As earlier mentioned, translators work with written scripts, converting the message from one language to another. Since they are not doing this in an ongoing session, they may have the liberty to use computer-aided translation tools to perfect their work. Since most of them are dealing with very crucial documents, the level of translation precision required here is usually high. That is one of the reasons they are given time to create an almost exact replica of the original script in the target language.
After they are done with the translation, they give the original and the new copy to another linguist for proofreading. After that, the translated document is then drafted in such a way it fits the format used in the original piece. Translators will work on any written information from any source. Some have specialized in certain fields.
Which Of The Two Does Your Business Need?
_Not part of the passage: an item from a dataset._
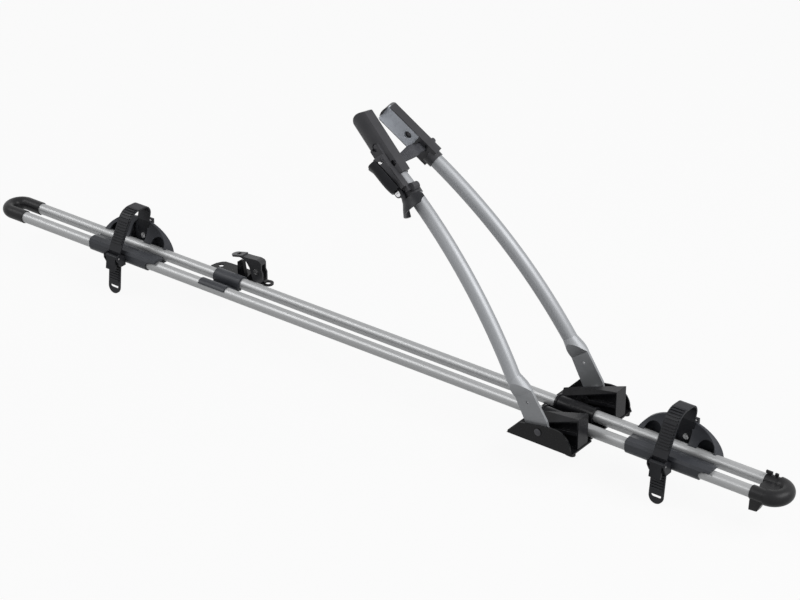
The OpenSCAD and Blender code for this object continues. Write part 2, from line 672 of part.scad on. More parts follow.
// Everything behind the dish's front face
module dish_back() difference() {
  translate([dish_y0, -8]) square([dish_y1 + skirt_t - dish_y0, dish_h + 12]);
  translate([dish_cy, dish_cz]) circle(r = dish_r, $fn = 96);
}
module front_holder() translate([front_holder_x, 0, 0]) holder();
module rear_holder() translate([rear_holder_x, 0, 0]) holder();

// Ratchet strap: anchored inside the skirt, over the wheel, through the buckle, tail hanging
leg_y = dish_y1 - strap_t / 2 - gap;
arch_y = leg_y - arch_r + 4.5;
arch_top = 70;
arch_z = arch_top - arch_r;
shoulder_r = 13;
shoulder_y = leg_y + 4 - shoulder_r;
shoulder_z = arch_top - 0.5 - shoulder_r;
rivet_z = 14;
rivet_d = 5;
buckle_y = -38.6;
buckle_z = 6;
buckle_bend = buckle_z + 7;
tail_z = buckle_z - 14;
tail_tilt = 6;
reach = [arch_y - buckle_y, arch_z - buckle_bend];
leg_a = atan2(reach[1], reach[0]) + asin(arch_r / norm(reach));
leg_len = sqrt(pow(norm(reach), 2) - pow(arch_r, 2));
arch_a = leg_a + 90;
function along(p, a, d) = [p[0] + d * cos(a), p[1] + d * sin(a)];
function arc(c, r, a0, a1) = let (n = ceil(abs(a1 - a0) / 6))
  [for (i = [0:n]) along(c, a0 + (a1 - a0) * i / n, r)];
// Middle line of the strap in the YZ plane: anchor, shoulder, arch, buckle, tail
strap_path = concat([[leg_y, rivet_z - 8], [leg_y, shoulder_z - 15]],
  arc([shoulder_y, shoulder_z], shoulder_r, -15, 90), arc([arch_y, arch_z], arch_r, 90, arch_a),
  [[buckle_y, buckle_bend], [buckle_y, tail_z], along([buckle_y, tail_z], -90 - tail_tilt, tail_len - 14)]);
// Left-hand normal of a path at its point i, and the outline of a band of half width h along it
function normal(p, i) = let (t = p[min(i + 1, len(p) - 1)] - p[max(i - 1, 0)]) [-t[1], t[0]] / norm(t);
function band_outline(p, h) = concat([for (i = [0:len(p) - 1]) p[i] + h * normal(p, i)],
  [for (i = [len(p) - 1:-1:0]) p[i] - h * normal(p, i)]);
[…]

Many things differentiate interpretation and translation. When faced with the dilemma of which of the two will work for you, consider the following;
- Format- does your business project involve spoken language or text? That should tell you what to choose.
- Delivery- when do you require these services? If it’s a voice call happening right away, then you need an interpreter. If it’s an email you have received or sending and both of you have different languages, then you need a translator.
- Accuracy- if you are interested in accuracy, then a translator will do. Interpreters look for understanding rather than the precise delivery of the original information.
Choosing between an interpretation and translation requires you to understand what the two entail. Once you understand this and know your business needs, then it becomes easier to pick the right fit. This piece should guide you through all that.